# Task directions
Repeat every line below exactly, word for word.

====================

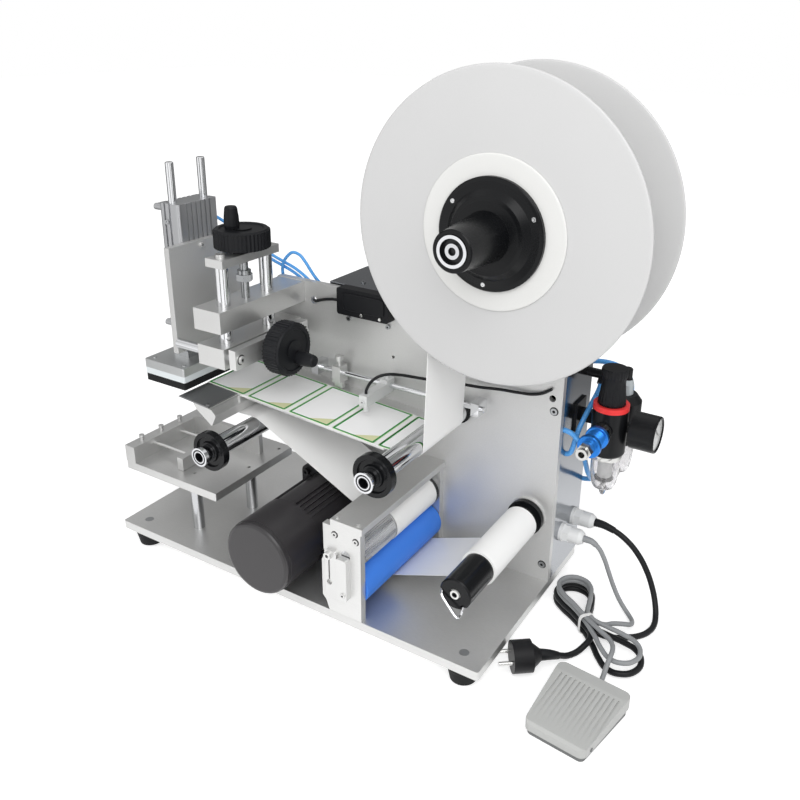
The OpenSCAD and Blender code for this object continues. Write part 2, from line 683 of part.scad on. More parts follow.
module pad_slab(z, t, grow = 0) {
    y0 = head_y - pad_w / 2;
    translate([0, 0, z]) linear_extrude(t)
        round_rect([pad_x0 - grow, y0 - grow], [pad_x0 + pad_l + grow, y0 + pad_w + grow], 2);
}

// aluminium pad plate with the white layer under it
module pad() {
    white_z = pad_z + pad_sponge_t;
    color("#c6c8ca") {
        pad_slab(white_z + pad_white_t, pad_plate_t);
        for (x = [pad_x0 + 8, pad_x0 + pad_l - 8], y = [head_y - pad_w / 2 + 9, head_y + pad_w / 2 - 9])
            translate([x, y, pad_top]) socket_head(2.6, 1);
    }
    color("white") pad_slab(white_z, pad_white_t);
}

module pad_sponge() { color("#111112") pad_slab(pad_z, pad_sponge_t, -0.3); }

// Label path

// height of the platform's top surface at x
function plat_at(x) = plat_z - (x - plat_x0) * tan(plat_tilt);

// a bar along Y whose outline in X and Z lies between two lines under the platform's top surface
module under_top(x0, x1, d0, d1, y0, y1) {
    wall_xz(y0, y1 - y0) polygon([[x0, plat_at(x0) - d0], [x1, plat_at(x1) - d0],
        [x1, plat_at(x1) - d1], [x0, plat_at(x0) - d1]]);
}

module label_platform() {
    color("#c8cacc") under_top(plat_x0 + air_gap, plat_x1, 0, plat_t, web_y + 0.8, panel_y);
}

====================

# Answer to the task
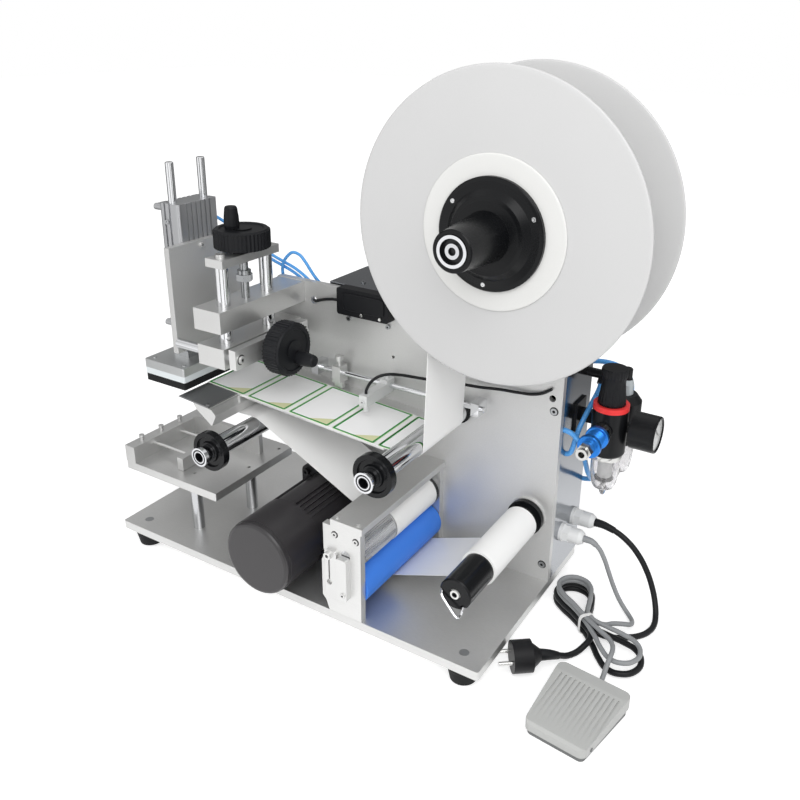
The OpenSCAD and Blender code for this object continues. Write part 2, from line 683 of part.scad on. More parts follow.
module pad_slab(z, t, grow = 0) {
    y0 = head_y - pad_w / 2;
    translate([0, 0, z]) linear_extrude(t)
        round_rect([pad_x0 - grow, y0 - grow], [pad_x0 + pad_l + grow, y0 + pad_w + grow], 2);
}

// aluminium pad plate with the white layer under it
module pad() {
    white_z = pad_z + pad_sponge_t;
    color("#c6c8ca") {
        pad_slab(white_z + pad_white_t, pad_plate_t);
        for (x = [pad_x0 + 8, pad_x0 + pad_l - 8], y = [head_y - pad_w / 2 + 9, head_y + pad_w / 2 - 9])
            translate([x, y, pad_top]) socket_head(2.6, 1);
    }
    color("white") pad_slab(white_z, pad_white_t);
}

module pad_sponge() { color("#111112") pad_slab(pad_z, pad_sponge_t, -0.3); }

// Label path

// height of the platform's top surface at x
function plat_at(x) = plat_z - (x - plat_x0) * tan(plat_tilt);

// a bar along Y whose outline in X and Z lies between two lines under the platform's top surface
module under_top(x0, x1, d0, d1, y0, y1) {
    wall_xz(y0, y1 - y0) polygon([[x0, plat_at(x0) - d0], [x1, plat_at(x1) - d0],
        [x1, plat_at(x1) - d1], [x0, plat_at(x0) - d1]]);
}

module label_platform() {
    color("#c8cacc") under_top(plat_x0 + air_gap, plat_x1, 0, plat_t, web_y + 0.8, panel_y);
}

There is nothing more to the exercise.